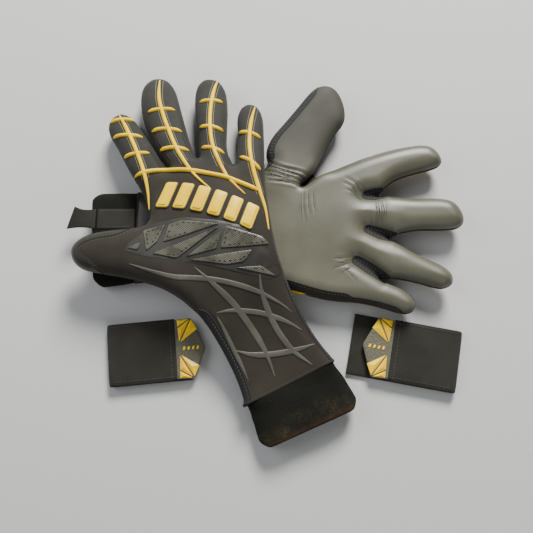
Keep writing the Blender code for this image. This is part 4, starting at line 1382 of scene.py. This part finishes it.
def edge_rib(glove):
    """The end of the knuckle rib, where it comes round the edge of the left hand."""
    x = np.linspace(*EDGE_RIB_SPAN, 24)
    y = np.interp(x, *zip(*EDGE_RIB_LINE))
    z = glove.centre.at(x, y) + np.linspace(-1.5, 1.5, len(x))
    path = drop(glove, np.stack([x, y - 0.1, z], 1), 6)
    rise = taper(len(x), 0.2, 0.3)
    shape = Build()
    sweep(shape, path, unit(slope_of(glove.level, path)), 0.3 + 0.75 * rise, 0.3 + 0.8 * rise)
    piece("left_knuckle_bead_end", shape, "gold_silicone", "left_hand")


def punch_strip(glove):
    """Six slanted plain bars, each with a raised inner face and a dark border."""
    low, top = (resample(catmull(line, 12, False), 0.5) for line in (PUNCH_LOW, PUNCH_TOP))

    def edge(line, t):
        return line[int(round(np.clip(t, 0, 1) * (len(line) - 1)))]

    bars, border, on_back = Build(), Build(), on_skin(glove)
    pitch = (1 - PUNCH_SLANT) / PUNCH_BARS
    for k in range(PUNCH_BARS):
        first, last = k * pitch + 0.012, (k + 1) * pitch - 0.030
        places = (low, first), (low, last), (top, last + PUNCH_SLANT), (top, first + PUNCH_SLANT)
        outline = np.array([edge(*place) for place in places])
        middle = outline.mean(0)
        outline = rounded(plan_for(glove.side, rounded(middle + (outline - middle) * 0.97, 1.6)), 0.2, 1)
        plate(bars, outline, on_back, height=1.7, edge=0.6, sink=0.4, spacing=1.6)
        face = inset(resample(close(outline), 1.0)[:-1], 1.5)
        plate(bars, face, on_back, height=2.35, edge=0.5, sink=0.0, spacing=1.6)
        plate(border, inset(outline, -0.9), on_back, height=0.45, edge=0.25, sink=0.4, spacing=2.4)
    name = f"{glove.side}_punch"
    piece(f"{name}_bars", bars, "gold_silicone", f"{glove.side}_hand", [f"{name}_strip"])
    piece(f"{name}_borders", border, "bar_border", f"{glove.side}_hand")


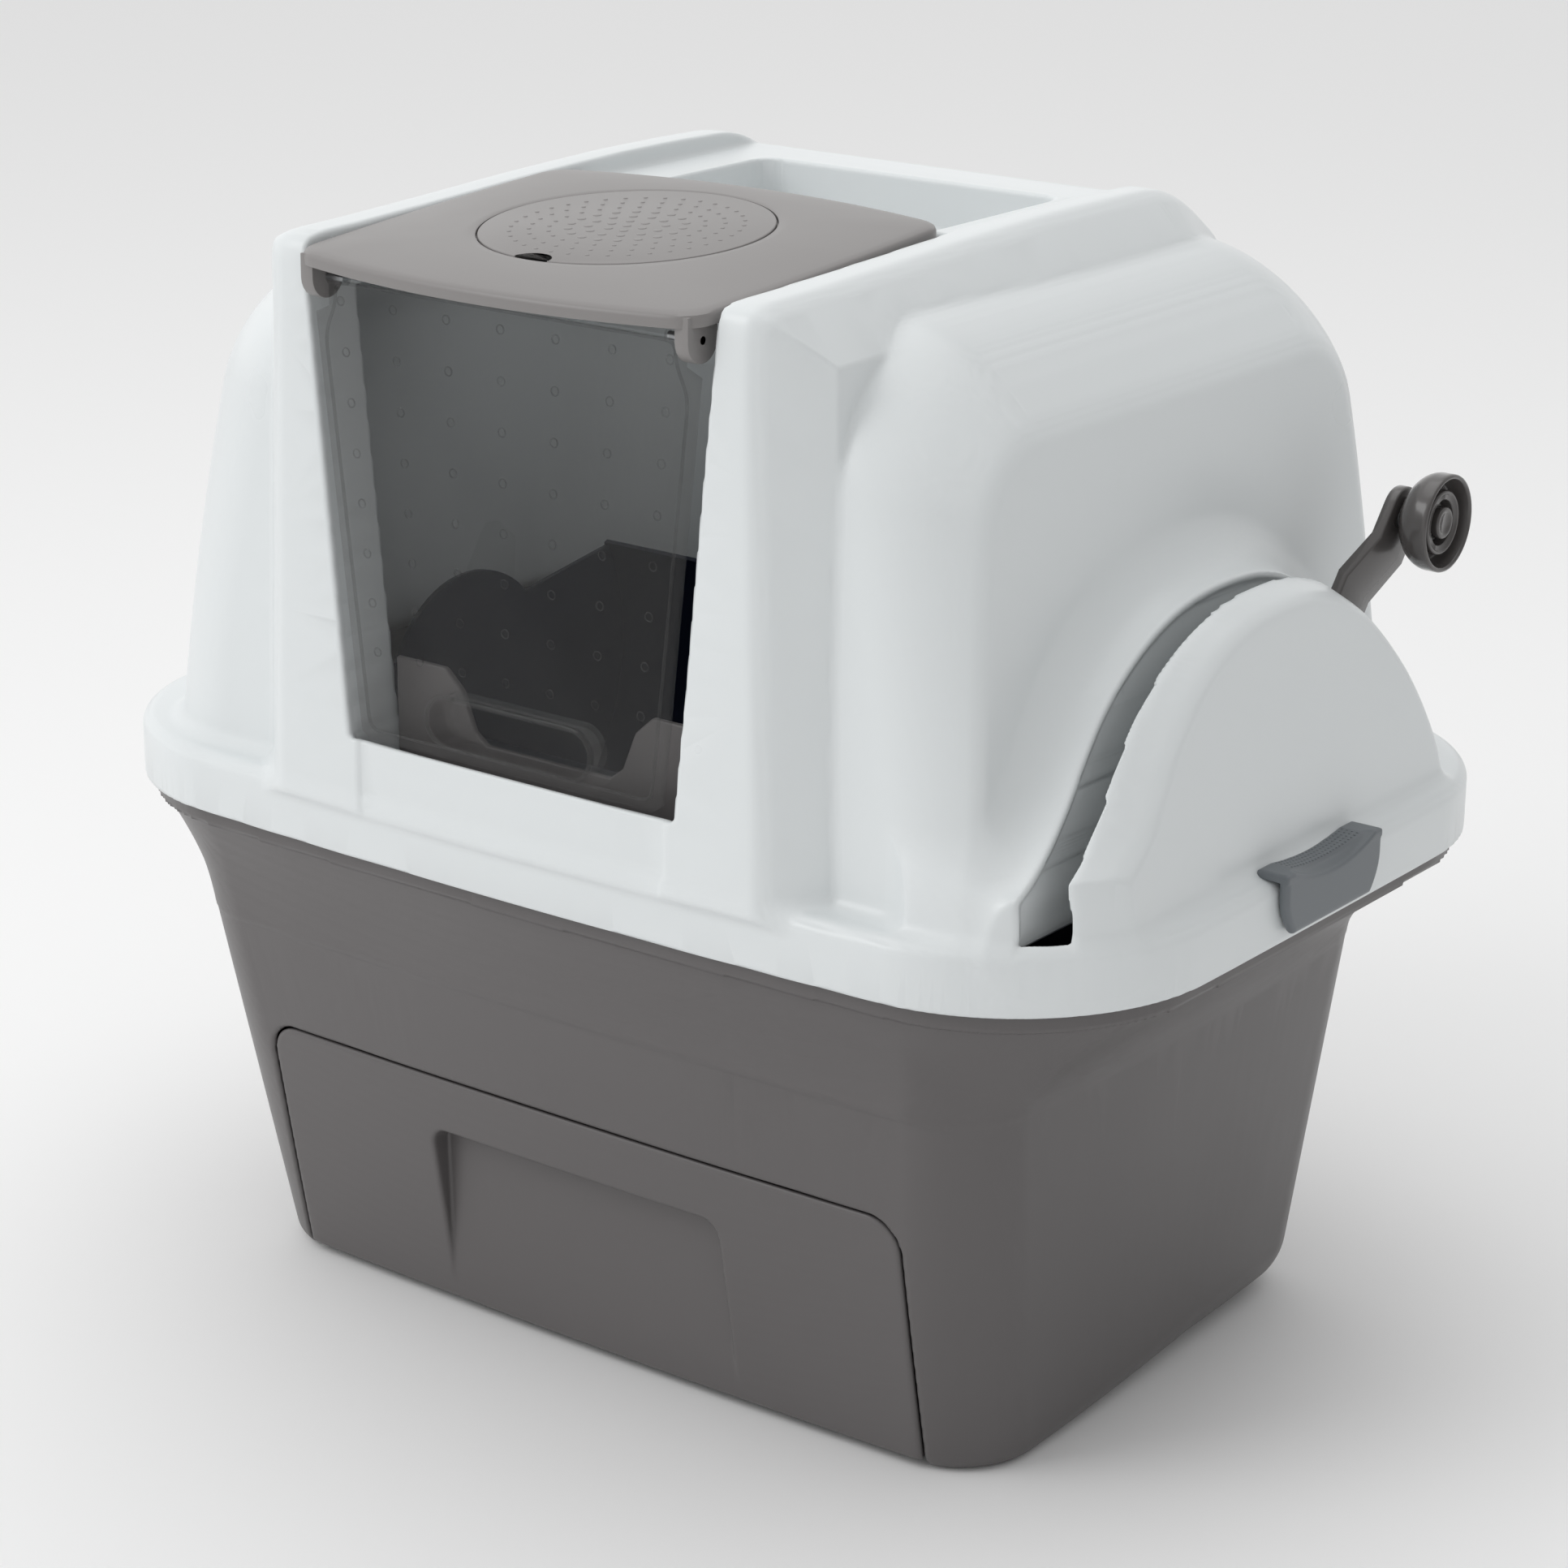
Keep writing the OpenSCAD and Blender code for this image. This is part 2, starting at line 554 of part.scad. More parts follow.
// ---------- side latches ----------
module latch(s)
    color([0.44, 0.45, 0.47]) difference() {
        mirror([s > 0 ? 0 : 1, 0, 0]) translate([0, latch_mid_y + 46, 0]) rotate([90, 0, 0])
            linear_extrude(92) {
                translate(latch_axis) circle(3);
                translate([330.5, latch_axis[1]]) square([6, 312 - latch_axis[1]]);
                translate([318, ledge_z + 0.4]) square([14, 312 - ledge_z - 0.4]);
            }
        // thumb saddle across the outer edge, and a shallower one over the hook
        translate([s > 0 ? 329 : -339, latch_mid_y, 402]) rotate([0, 90, 0]) cylinder(h = 10, r = 98);
        translate([s > 0 ? 310 : -330, latch_mid_y, 509.2]) rotate([0, 90, 0]) cylinder(h = 20, r = 200);
        // pocket for the lug
        translate([s * latch_axis[0], latch_mid_y + 8.5, latch_axis[1]]) rotate([90, 0, 0])
            cylinder(h = 17, d = 5.6);
        translate([s > 0 ? 325 : -latch_axis[0], latch_mid_y - 8.5, latch_axis[1] - 4])
            cube([latch_axis[0] - 325, 17, 6.8]);
        translate([s * latch_axis[0], latch_mid_y + 50, latch_axis[1]]) rotate([90, 0, 0])
            cylinder(h = 100, d = 2.5 + fit);
    }

base_shell();
drawer_deck();
drawer_rail(-1);  // drawer_rail_left
drawer_rail(1);  // drawer_rail_right
bearing(-1);  // bearing_left
bearing(1);  // bearing_right
entry_guard();
hood_shell();
hatch_pins();
latch_pins();
litter_pan();
sifting_grid();
pan_axle_left();
drive_shaft();
lever_arm();
knob_spindle();
knob_cup();
knob_cap();
hatch_lid();
filter_basket();
carbon_filter();
door_pins();
filter_cover();
door_panel();
waste_drawer();
latch(-1);  // latch_left
latch(1);  // latch_right
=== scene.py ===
# Hooded sifting litter box: injection-moulded polypropylene shells around a turning pan.
# The script follows the box from the floor up: tub and drawer, pan and lever, hood, hatch, flap, clips.
import json
import math

import bmesh
import bpy
import numpy as np
import openvdb
from mathutils import Matrix, Vector


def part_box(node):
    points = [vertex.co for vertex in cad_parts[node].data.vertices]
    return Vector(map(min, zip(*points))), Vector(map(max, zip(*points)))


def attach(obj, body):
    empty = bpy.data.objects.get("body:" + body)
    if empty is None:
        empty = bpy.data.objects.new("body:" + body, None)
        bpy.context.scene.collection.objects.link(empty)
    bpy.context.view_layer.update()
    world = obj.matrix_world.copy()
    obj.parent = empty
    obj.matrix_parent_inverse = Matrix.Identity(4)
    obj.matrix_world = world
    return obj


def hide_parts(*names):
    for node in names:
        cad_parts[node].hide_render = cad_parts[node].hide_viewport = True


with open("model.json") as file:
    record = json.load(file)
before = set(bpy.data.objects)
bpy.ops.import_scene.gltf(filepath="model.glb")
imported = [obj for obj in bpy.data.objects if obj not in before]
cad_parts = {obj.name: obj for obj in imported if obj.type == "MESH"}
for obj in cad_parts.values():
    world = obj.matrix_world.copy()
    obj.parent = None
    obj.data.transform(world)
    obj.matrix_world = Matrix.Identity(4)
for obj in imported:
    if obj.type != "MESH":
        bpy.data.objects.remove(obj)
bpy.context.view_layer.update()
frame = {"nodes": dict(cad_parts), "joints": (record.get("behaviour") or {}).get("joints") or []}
MM = 0.001
deg = math.radians


# ---------------------------------------------------------------- tub
# The floor-standing tub is one moulding in warm dark grey polypropylene with 3.5 mm walls. It tapers
# towards the floor and flares at 45 degrees under the hood rim. Its outside is a fine satin spark texture.
def linear(hex_colour):
    """sRGB hex to the linear colour that a shader takes."""
    parts = [int(hex_colour[i:i + 2], 16) / 255 for i in (0, 2, 4)]
    return [c / 12.92 if c <= 0.04045 else ((c + 0.055) / 1.055) ** 2.4 for c in parts] + [1.0]


def add(tree, kind, settings=None, **inputs):
    """Adds a node; inputs are values, or sockets to link from, named by the socket with _ for a space, or i5
    for the sixth socket."""
    node = tree.nodes.new(kind)
    for key, value in (settings or {}).items():
        setattr(node, key, value)
    for key, value in inputs.items():
        by_number = key[0] == "i" and key[1:].isdigit()
        socket = node.inputs[int(key[1:]) if by_number else key.replace("_", " ")]
        if isinstance(value, bpy.types.NodeSocket):
            tree.links.new(value, socket)
        else:
            socket.default_value = value
    return node


def moulded_plastic(name, colour, roughness, grain_mm=0.9, grain_depth_mm=0.012, mottle=0.03, coat=0.0):
    """Injection-moulded plastic: spark-eroded grain, slow tone drift and slightly uneven gloss.
    Real spark grain is about 0.1 mm across; it is drawn coarser, so that it shows from across a room."""
    material = bpy.data.materials.new(name)
    material.use_nodes = True
    tree = material.node_tree
    tree.nodes.clear()
    place = add(tree, "ShaderNodeTexCoord").outputs["Object"]
    drift = add(tree, "ShaderNodeTexNoise", Vector=place, Scale=9.0, Detail=3.0)
    base = linear(colour)
    darker = [c * (1 - mottle) for c in base[:3]] + [1.0]
    lighter = [min(1.0, c * (1 + mottle)) for c in base[:3]] + [1.0]
    tone = add(tree, "ShaderNodeMix", {"data_type": "RGBA"}, Factor=drift.outputs["Fac"], i6=darker,
               i7=lighter)
    gloss = add(tree, "ShaderNodeMapRange", Value=drift.outputs["Fac"], From_Min=0.3, From_Max=0.7,
                To_Min=roughness - 0.03, To_Max=roughness + 0.04)
    grain = add(tree, "ShaderNodeTexNoise", Vector=place, Scale=1000 / grain_mm, Detail=2.0)
    bump = add(tree, "ShaderNodeBump", Strength=0.6, Distance=grain_depth_mm * MM,
               Height=grain.outputs["Fac"])
    shader = add(tree, "ShaderNodeBsdfPrincipled", Base_Color=tone.outputs[2],
                 Roughness=gloss.outputs["Result"], Normal=bump.outputs["Normal"], IOR=1.49,
                 Coat_Weight=coat, Coat_Roughness=0.12)
    add(tree, "ShaderNodeOutputMaterial", Surface=shader.outputs["BSDF"])
    return material


# Spark-textured, so it is satin: soft wide highlights and no mirror image of the room.
base_polypropylene = moulded_plastic("warm_grey_polypropylene", "605d5d", 0.4)


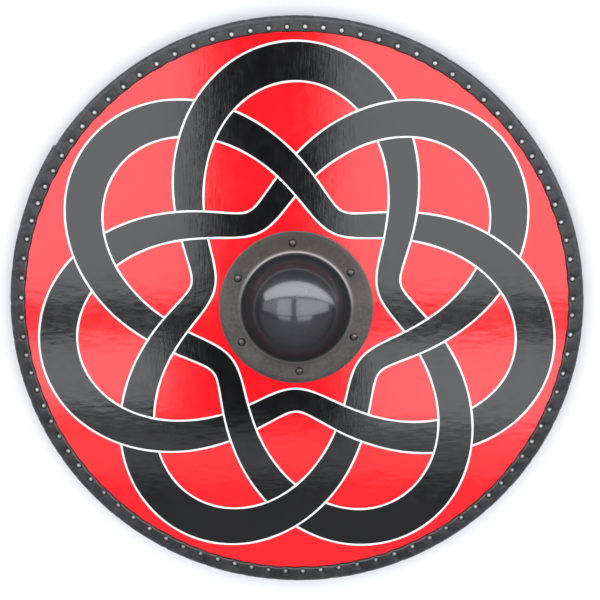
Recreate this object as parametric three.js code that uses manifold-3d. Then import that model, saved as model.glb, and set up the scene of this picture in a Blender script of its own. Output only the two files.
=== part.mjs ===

- PROBLEM TO SOLVE: Take the line containing "base_shell();" and the line containing "points = [vertex.co". Write out both and all lines between, exactly, and nothing more.

- OUTPUT FOR THIS TASK:
base_shell();
drawer_deck();
drawer_rail(-1);  // drawer_rail_left
drawer_rail(1);  // drawer_rail_right
bearing(-1);  // bearing_left
bearing(1);  // bearing_right
entry_guard();
hood_shell();
hatch_pins();
latch_pins();
litter_pan();
sifting_grid();
pan_axle_left();
drive_shaft();
lever_arm();
knob_spindle();
knob_cup();
knob_cap();
hatch_lid();
filter_basket();
carbon_filter();
door_pins();
filter_cover();
door_panel();
waste_drawer();
latch(-1);  // latch_left
latch(1);  // latch_right
=== scene.py ===
# Hooded sifting litter box: injection-moulded polypropylene shells around a turning pan.
# The script follows the box from the floor up: tub and drawer, pan and lever, hood, hatch, flap, clips.
import json
import math

import bmesh
import bpy
import numpy as np
import openvdb
from mathutils import Matrix, Vector


def part_box(node):
    points = [vertex.co for vertex in cad_parts[node].data.vertices]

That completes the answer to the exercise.